Сходную картину рисуют европейцы, близко общавшиеся с пигмеями Центральной Африки. Пигмей не знает, сколько ему лет, потому что год для него – слишком большой срок, и потому что у него нет нужды считать свои годы. В остальном пигмеи очень неглупы, великолепно ориентируются в тропическом лесу, где сразу теряют направление не только европейцы, но и банту.
Последние живут с пигмеями в тесном контакте, используя их как проводников, за что снабжают изделиями из железа, ибо банту – великолепные кузнецы. И вот что важно для нашей темы: платить пигмеям за услуги необходимо тут же, не предлагая аванса, ибо они работают только для того, чтобы удовлетворить насущную нужду или прихоть.

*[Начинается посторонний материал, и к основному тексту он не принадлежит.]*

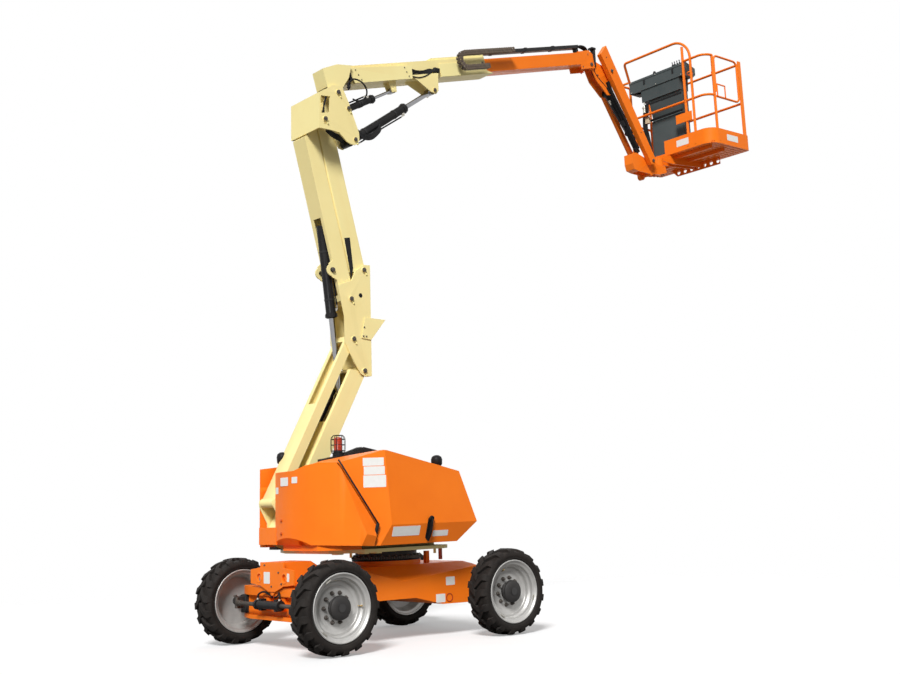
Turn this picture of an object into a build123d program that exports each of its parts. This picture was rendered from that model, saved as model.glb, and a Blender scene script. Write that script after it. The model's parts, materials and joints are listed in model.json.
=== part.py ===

Вот наглядный пример. Пигмеи умеют то, чего не умеет никто, кроме них, – строить из лиан мосты через широкие реки. Через узкую реку перейти можно, а через большую переплывать опасно – крокодилы. И поэтому надо построить мост, а материал – лианы и два дерева – на одном берегу и на другом. Так вот что пигмеи делают: привязывают к пальме на берегу лиану, за нее хватается парень, и его раскачивают так, чтобы он долетел до второго берега и там схватился за другую пальму; если он промахнется, лиана стремительно возвратится обратно, и его может убить о ствол дерева. Это очень опасное дело, но пигмеи прекрасно с ним справляются. Потом по первой лиане они протягивают другие и делают великолепный висячий мост. Один американский кинооператор хотел это снять и обратился к знакомому пигмею. Американец пообещал хорошо заплатить. Но пигмей ответил: «Нет, ничего не буду делать, мне от тебя ничего не надо, я уже на тебя работал, ты мне дал нож – есть нож, ты мне дал котел – есть котел, ты мне дал еще стамеску – очень хорошо, спасибо. А мне больше ничего не надо, зачем же я буду рисковать?» – «Так, в запас». – «Чего? В какой запас, я не понимаю, что ты говоришь, глупый белый человек». Тогда американец все-таки додумался. Он разузнал, что этот пигмей хочет жениться, а жену надо выкупить. Женщина у пигмеев – ценность, за нее надо платить, за ней надо ухаживать, женщина – большое дело. Он говорит: «Выкуплю тебе невесту, вот только сделай мост». И тот ему сделал мост и получил невесту.